The fourth and final element refers to the larger framework within which our first three aspects are placed. We might call it the hopeful commitment to God’s peace. You will often hear us speak about the “irenic spirit of Pietism” here at Bethel, by which we mean to denote a commitment to peace or peaceableness. Unfortunately, this has led some to assume that being a Pietist is simply being nice to one another; which is not necessarily a bad thing. Nonetheless, this is a misunderstanding and is corrected when we view the notion of “the irenic spirit” within its proper and original eschatological context, or what we might call the Pietist theology of hope. Pietistic work for the revitalization of Christianity was not rooted in optimism, but in the conviction and hope that the work of God in the life, death, and resurrection of Jesus Christ was continuing to unfold in history in the power of the Spirit, and that this work was a work of healing. More specifically, it was the work of the healing of the nations, or what the Bible calls God’s peace or shalom. And though the final appearing of God’s shalom was in the future, through our participation here and now penultimate appearances of shalom could emerge. Spener’s own hope was that through the practical act of loving the neighbor, with whom one might intensely disagree, God would act to bring about some measure of that shalom that will someday renovate the cosmos itself.

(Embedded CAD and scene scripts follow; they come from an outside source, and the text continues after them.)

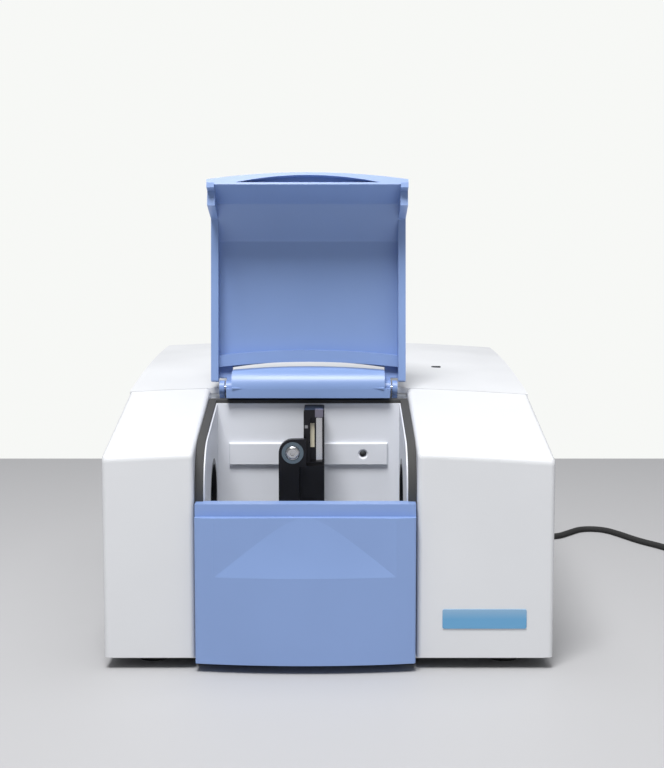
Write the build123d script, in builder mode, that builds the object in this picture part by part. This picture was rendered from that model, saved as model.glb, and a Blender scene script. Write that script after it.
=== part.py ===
"""Bench infrared spectrometer: a base unit, an exchangeable sampling module and its hinged lid.

Millimetres. +X to the right, +Y to the back, +Z up, seen from the front.
The origin is on the table under the middle of the housing.
"""

import os

from math import atan2, cos, degrees, radians, sin, tan

from build123d import *

# Driving dimensions: housing
width = 220.0
depth = 300.0
foot_height = 6.0
wall = 3.0
module_depth = 110.0
seam_gap = 0.6
bulk_top = 112.0
panel_proud = 9.5
roof_front = 108.5
roof_seam = 129.2
roof_middle = 137.8
roof_back = 141.0
crown_radius = 1700.0
edge_round = 2.5
break_round = 4.0
fit = 0.2
shaft_fit = 0.05

# Driving dimensions: the slot between the front housings
slot_x = -11.2
slot_width = 108.6
tub_wall = 4.6
tub_floor = 3.0
frame_plate = 2.5
rim_setback = 6.0
rim_drop_front = 2.0
rim_drop_back = 4.3
rim_round = 26.0
seal_thickness = 1.6
seal_lip = 0.7
back_wall_setback = 12.0

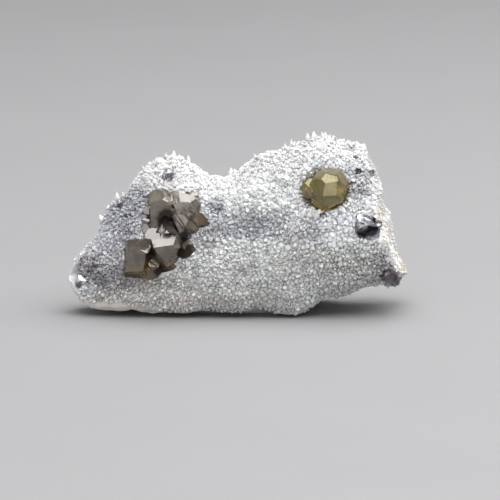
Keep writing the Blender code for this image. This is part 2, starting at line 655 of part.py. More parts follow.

When seen from this perspective, the “irenic spirit of Pietism” is really more of a challenge than a possession. It asks us: Are we committed to God’s peace, God’s shalom? We all know only too well, and some of us perhaps more than others, that the practice of good faith, humility, and genuine neighbor-love is hard work, at which we fail daily and in which we are often afflicted by the failures of others. What hope does, is to call us to begin again at the beginning. To turn around, and to start over once more—to practice good faith, humility, and love—in the hope that God’s peace may break into our common life now.
In the coming days, as the ties that bind our common life together are stretched, my prayer is that in and through the Spirit we find ways to inhabit these aspects of our tradition by engaging one another in good faith, humility, and genuine love, in the hope that God’s shalom will not only break into our common life, but into the whole world as well. Let us commit ourselves to this task, in the name of the prince of peace who gave himself for us while we were still his enemies. Amen.